Calvin finds the inscripturated Word to be the only rock in a whirlpool of subjective opinion. "Hence the Scriptures obtain full authority among believers only when men regard them as having sprung from heaven, as if there the living words of God were heard" (1.7.1). The Word and the Spirit belong together, and thus Calvin moves to the role of the Spirit’s witness, "stronger than all proof." Credibility in doctrine depends on our full confidence in God’s Word. The prophets invoke God’s name for their writings with great care and purpose. Again, the central concern for Calvin is pastoral; he seeks to care for those whose consciences would vacillate and find no comfort. We must rise above human reasoning, judgments and conjectures and this can only be done when the Holy Spirit joins the Word as its "notary public." This is no capitulation to fideism in the face of poor arguments, an evasion of the critical questions…

We have some common ground with unbelievers. In nature, there is some revelation about God. But nature can only tell us that he is a Judge; it does not tell us of his fatherly kindness in the provision of Christ. Nature provides legal knowledge of God, but only Scripture reveals the Gospel, the evangelical knowledge of Christ.

Over a decade ago, Greg Koukl wrote the paper I wish J.P. Moreland had given last week.

Back in 1993, Greg wrote Is Biblical Counseling Biblical? Insight from Scripture and Classical Readings to the Current Anathematizing of Psychology. While its primary thrust is addressing some excesses of the Biblical Counseling movement (which may no longer be characteristic of what’s going on there; I confess ignorance), Greg makes a solid, biblical argument that defeats the narrow "Bible-only" view of sola scriptura that Dr. Moreland was addressing. He goes on to offer some absolutely brilliant things about the right use of natural theology in a solidly Reformed tradition.

While I encourage you to read the whole thing, I’ll highlight three key ingredients.

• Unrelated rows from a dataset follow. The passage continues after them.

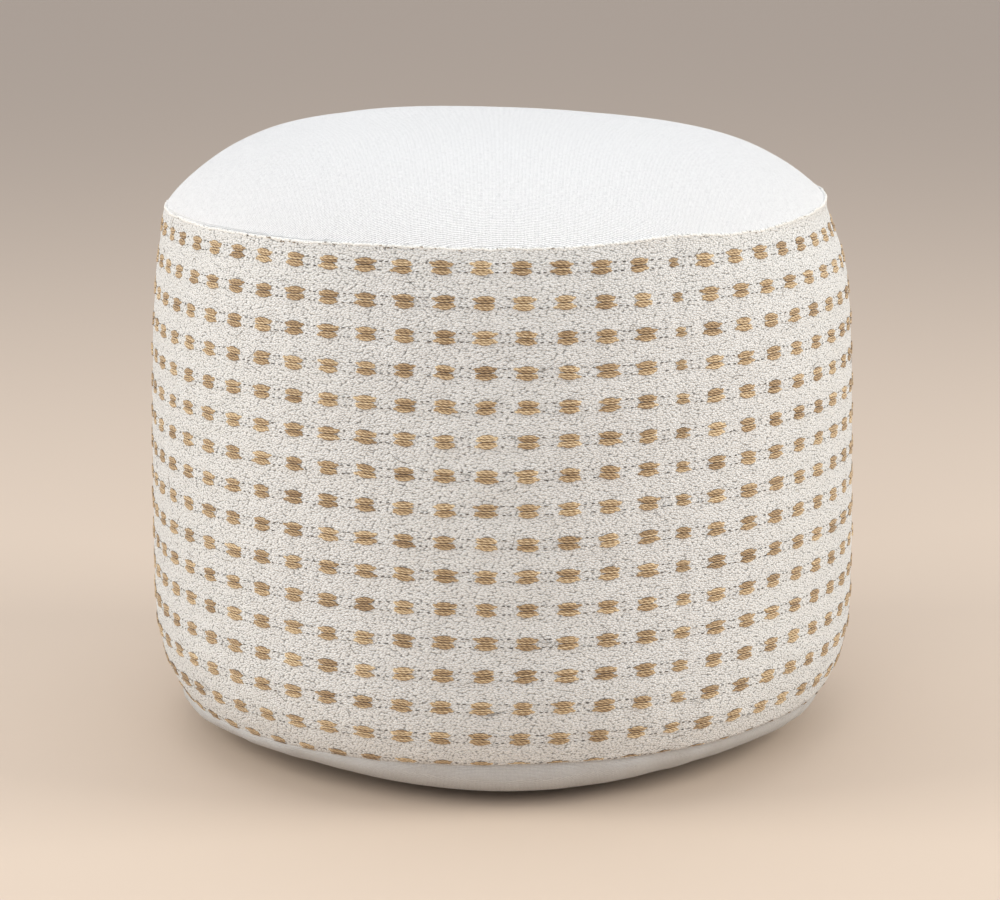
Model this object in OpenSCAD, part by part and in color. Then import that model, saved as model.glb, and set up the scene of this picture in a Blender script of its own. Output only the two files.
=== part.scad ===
// Round floor pouf: a drum-shaped cotton cover with rows of jute motifs, closed
// by a zip at the back of the bottom seam, over a liner bag full of beads.
// Millimetres, +Z up. The origin is the centre of the base, on the floor, and
// -Y is the front. Every piece but the zip pull is turned about the Z axis.

/* [Overall shape] */
// Diameter at the widest height
diameter = 457; // [380:1:560]
// Height of the crown's top above the floor
height = 394; // [340:1:500]
// How far the filled top panel rises above the top seam
crown_rise = 54; // [35:1:90]
// Height of the widest girth above the floor
belly_height = 133; // [110:1:180]
// How far the top seam lies inside the widest girth
top_seam_tuck = 13; // [4:0.5:20]
// How far the bottom seam lies inside the widest girth
bottom_seam_tuck = 17; // [8:0.5:24]
// Height of the bottom seam above the floor
bottom_seam_height = 29; // [24:0.5:40]
// Diameter of the flat patch that rests on the floor
base_diameter = 252; // [160:1:300]

/* [Cloth] */
// Thickness of the woven side band
band_thickness = 2; // [1.5:0.1:3]
// Thickness of the canvas top and bottom panels
canvas_thickness = 1.2; // [0.8:0.1:2]
// Height of canvas turned up or down behind the band at each seam
hem = 8; // [6:0.5:12]
// Thickness of the sewing threads
thread = 0.6; // [0.4:0.1:0.8]

/* [Jute motifs] */
// Number of motifs round the band
motifs_round = 58; // [40:1:72]
// Drop from the top seam to the middle of the first row
first_row_drop = 12.5; // [9:0.5:20]
// Width of a motif along the girth
motif_width = 14.5; // [9:0.5:16]
// Height of a motif
motif_height = 8.2; // [6:0.2:10]
// How far the jute floats stand out from the band
float_thickness = 1.1; // [0.6:0.1:1.6]
// Azimuth of the band's upright join, counted from +X
join_azimuth = 298; // [200:1:340]
// Width of the motifs that the join cuts into, as a share of a whole one
join_motif_share = 0.68; // [0.5:0.02:1]

/* [Zip] */
// Angle of the girth that the zip takes, centred on the back
zip_angle = 120; // [80:1:160]
// Height of the gap between the cloth edges beside the zip
zip_gap = 9; // [8.6:0.1:11]
// Width of the closed chain
chain_width = 4.2; // [3:0.1:4.6]
// Thickness of the chain
chain_thickness = 1.7; // [1.2:0.1:2]
// Thickness of the zip tapes
tape_thickness = 0.6; // [0.4:0.1:0.8]
// How far each tape reaches behind the cloth
tape_lap = 7.5; // [5:0.5:9]
// Length of the slider along the zip
slider_length = 9; // [7:0.5:12]
// Thickness of the slider's outer and inner plates
slider_plate = 1.1; // [0.8:0.1:1.4]
// Running clearance round the slider and the pull
slide_clearance = 0.35; // [0.3:0.05:0.4]
// Length of the pull tab from its crossbar
pull_length = 22; // [16:1:30]
// Width of the pull tab
pull_width = 5; // [4.2:0.1:5.4]
// Thickness of the pull tab
pull_thickness = 1; // [0.8:0.1:1.2]

/* [Liner and fill] */
// Thickness of the liner bag
liner_thickness = 0.5; // [0.3:0.1:0.8]
// Gap between the stitches inside the cover and the liner's face
liner_inset = 0.2; // [0.2:0.1:2]
// Height at which the liner's rounded bottom edge begins
liner_corner_height = 75; // [70:1:90]
// Drop from the top seam to the liner's upper seam
liner_seam_drop = 12; // [10:1:20]

/* [Hidden] */
$fn = 240;
jute_rows = 16;
curve_steps = 24;
band_step = 13;
belly_r = diameter / 2;
base_r = base_diameter / 2;
seam_z = bottom_seam_height;
top_z = height - crown_rise;
top_r = belly_r - top_seam_tuck;
seam_r = belly_r - bottom_seam_tuck;
crown_power = 4.2;
upper_power = 3.2;
lower_power = 5;
row_pitch = (top_z - first_row_drop - seam_z) / (jute_rows - 1);
seam_margin = 0.6;
float_taper = 1.2;
join_thread_angle = 0.25;

// The zip: heights and radii
zip_z = seam_z;
zip_low = zip_z - zip_gap / 2;
zip_high = zip_z + zip_gap / 2;
zip_start = 90 - zip_angle / 2;
tape_rise = 4;
seam_thread_end = 4;
edge_clearance = 0.7;
chain_parting = 0.9;
stop_angle = 0.35;
stop_proud = 0.6;
slider_height = zip_gap - 2 * edge_clearance;
slider_angle = slider_length / seam_r * 180 / PI;
post_angle = slider_angle * 0.4;
post_clearance = 0.25;
post_height = chain_parting - 2 * post_clearance;
flange_height = 0.5;
bail_angle = slider_angle * 0.62;
bail_height = 1.6;
bail_thickness = 0.8;
pin_r = 0.6;
rest_azimuth = zip_start + zip_angle - slider_angle;

function row_name(i) = str("jute_row_", i < 9 ? "0" : "", i + 1);
JUTE_NODES = [for (i = [0 : jute_rows - 1]) row_name(i)];

// ---- Curves -----------------------------------------------------------------

// Radius of the band's face: it bellies out low down and tapers to the top
function barrel(z) =
    z > belly_height
        ? belly_r - top_seam_tuck * pow((z - belly_height) / (top_z - belly_height), upper_power)
        : belly_r - bottom_seam_tuck * pow((belly_height - z) / (belly_height - seam_z), lower_power);

// The band is cut in straight steps, so that whatever lies on it can share its face
wall_steps = ceil((top_z - seam_z) / band_step);
wall_heights = [for (k = [0 : wall_steps]) seam_z + (top_z - seam_z) * k / wall_steps];
wall_table = [for (z = wall_heights) [z, barrel(z)]];
function wall(z) = lookup(z, wall_table);

// Points [radius, height] up the band between two heights, moved out by off
function wall_line(low, high, off) = concat(
    [[wall(low) + off, low]],
    [for (z = wall_heights) if (z > low && z < high) [wall(z) + off, z]],
    [[wall(high) + off, high]]
);

// Points up the rounded bottom edge of a bag, from its flat base to its side
function bag_corner(side_r, side_z, floor_z) = [
    for (k = [0 : curve_steps])
        let (a = 90 * k / curve_steps)
        [base_r + (side_r - base_r) * sin(a), side_z - (side_z - floor_z) * cos(a)]
];

// Points over a crown, from its edge in to the pole
function crown(edge_r, edge_z, pole_z) = [
    for (k = [0 : curve_steps])
        let (r = edge_r * sin(90 * (1 - k / curve_steps)))
        [r, edge_z + (pole_z - edge_z) * (1 - pow(r / edge_r, crown_power))]
];

function backwards(list) = [for (i = [len(list) - 1 : -1 : 0]) list[i]];

// The inner face of the bottom panel as a table, for the tape that lies on it
panel_inner = bag_corner(seam_r - canvas_thickness, seam_z, canvas_thickness);
panel_inner_table = [for (p = panel_inner) [p[1], p[0]]];
function panel_face(z) = lookup(z, panel_inner_table);

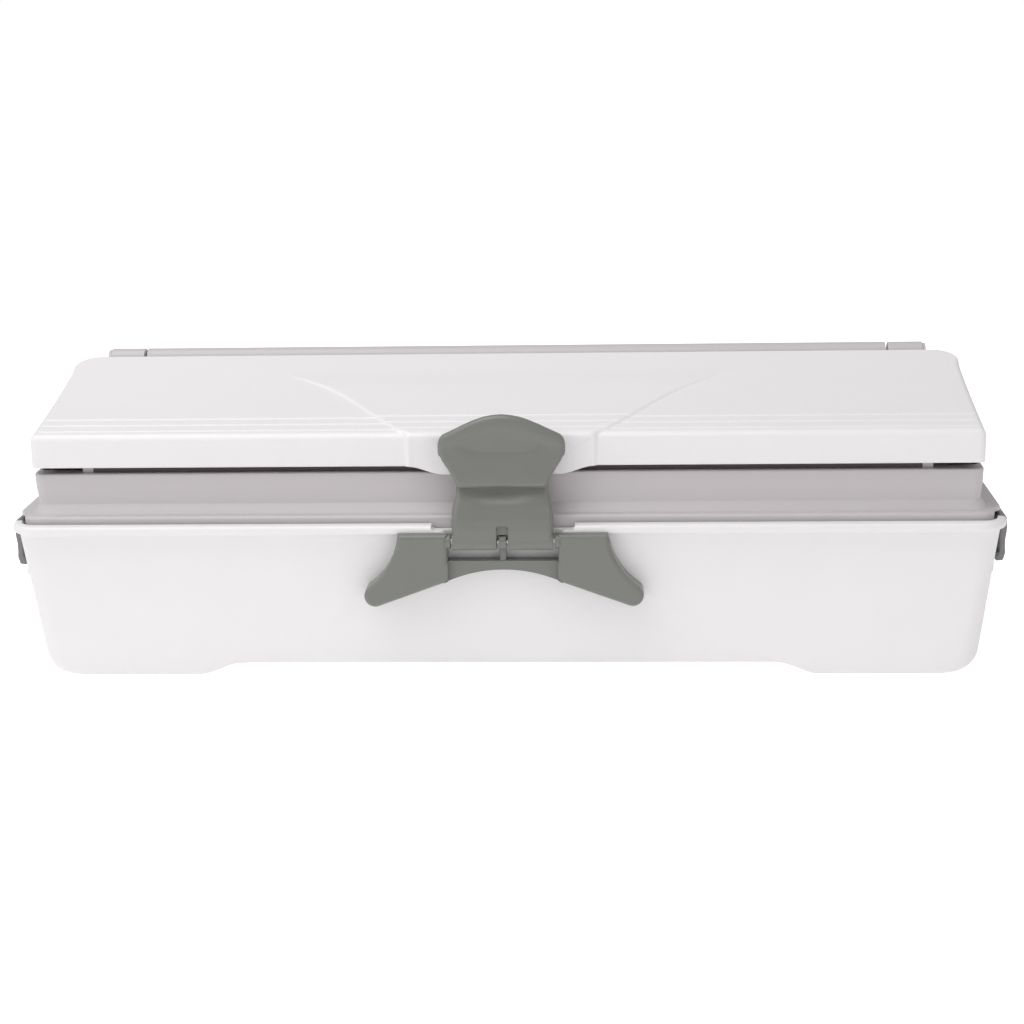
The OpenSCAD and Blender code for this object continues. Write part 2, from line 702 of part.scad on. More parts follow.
placed() base_shell();
placed() foot_pads();
placed() latch_bracket();
placed() bracket_screws();
placed() latch_pin();
placed() latch_lever();
placed() tray();
placed() tray_grip_strip();
placed() hinge_rod();
placed() hinge_rod_caps();
placed() clip_pins();
placed() side_clip_left();
placed() side_clip_right();
placed() lid();
placed() lid_hinge_bar();
placed() cutter_blade();
placed() blade_holder();
placed() blade_screws();
placed() lid_press_strip();
placed() upper_roll_core();
placed() upper_film();
placed() upper_core_plugs();
placed() lower_roll_core();
placed() lower_film();
placed() lower_core_plugs();
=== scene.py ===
"""The looks of the cling film dispenser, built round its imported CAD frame.

Lengths are millimetres until a mesh is made. X runs along the rolls, Y from the latch to the hinge, Z up.
"""
import json
import math

import bmesh
import bpy
from mathutils import Matrix, Vector


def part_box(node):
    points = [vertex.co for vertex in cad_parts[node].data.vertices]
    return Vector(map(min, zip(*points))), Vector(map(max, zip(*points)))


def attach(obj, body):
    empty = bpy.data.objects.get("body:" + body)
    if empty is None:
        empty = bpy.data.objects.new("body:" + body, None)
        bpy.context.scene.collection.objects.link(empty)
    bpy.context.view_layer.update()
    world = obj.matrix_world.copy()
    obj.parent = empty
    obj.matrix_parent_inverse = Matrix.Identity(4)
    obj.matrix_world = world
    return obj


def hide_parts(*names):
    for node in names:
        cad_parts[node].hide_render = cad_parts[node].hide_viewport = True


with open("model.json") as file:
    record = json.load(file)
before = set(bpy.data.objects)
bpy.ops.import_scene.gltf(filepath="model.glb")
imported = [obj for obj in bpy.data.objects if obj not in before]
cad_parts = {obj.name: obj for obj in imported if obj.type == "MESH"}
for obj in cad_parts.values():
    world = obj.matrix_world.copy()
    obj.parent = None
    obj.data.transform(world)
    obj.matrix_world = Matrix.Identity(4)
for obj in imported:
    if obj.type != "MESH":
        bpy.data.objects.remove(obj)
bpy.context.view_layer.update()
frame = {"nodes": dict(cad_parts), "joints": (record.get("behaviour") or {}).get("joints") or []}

MM = 0.001
RIM_TOP = 88.0
JOINTS = {joint["name"]: joint for joint in frame["joints"]}

rim_low, rim_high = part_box("base_shell")
# the casing is drawn about the middle of its rim, from a level a little above the table
HOME = Vector((0, (rim_low.y + rim_high.y) / 2, rim_high.z)) / MM - Vector((0, 0, RIM_TOP))


def span(node):
    """Lowest and highest corner of a CAD node, in casing millimetres."""
    low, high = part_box(node)
    return low / MM - HOME, high / MM - HOME


def pivot(joint):
    """Place of a joint, in casing millimetres."""
    return Vector(JOINTS[joint]["pos_m"]) / MM - HOME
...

1. Reformers all the way back to Calvin recognized the value of man’s wisdom, depraved though it is. Quoting Calvin:

Therefore, in reading profane authors, the admirable light of truth displayed in them should remind us, that the human mind, however much fallen and perverted from its original integrity, is still adorned and invested with admirable gifts from its Creator… How then can we deny that truth must have beamed on those ancient lawgivers who arranged civil order and discipline with so much equity? Shall we say that the philosophers, in their exquisite researches and skillful description of nature, were blind?… Nay, we cannot read the ancients on these subjects without the highest admiration; an admiration which their excellence will not allow us to withhold… Therefore, since it is manifest that men whom the Scriptures term natural, are so acute and clear-sighted in the investigation of inferior things, their example should teach us how many gifts the Lord has left in possession of human nature, not withstanding of its having been despoiled of the true good.

2. Writing off all human virtue as sin is unbiblical. "Something is wrong with any assessment of human behavior that forces us to label all human virtue — love, kindness, mercy, patience, gentleness — as sin simply because none are expressed perfectly. This conclusion is not a biblical one," Koukl says.

3. The Formula of Concord, which dealt with certain errors among Lutherans following Luther’s death, addressed the nature of depravity with care and precision. Koukl puts it this way:

Concord makes a distinction that is lost on much of modern evangelicalism: man does not have a sinful nature, strictly speaking, but a nature that is corrupted by sin. This comports with Augustine’s view that evil is a privation of good and not a thing in itself. As such, the fall doesn’t create in man an ontologically new nature… but merely robs his human nature of its original righteousness.

These are weighty topics that need to be assessed carefully. Greg Koukl did a superlative job surveying the biblical data and the wisdom of the ages to make the very important point that sola scriptura does not entail an abandonment of truth found outside the Bible.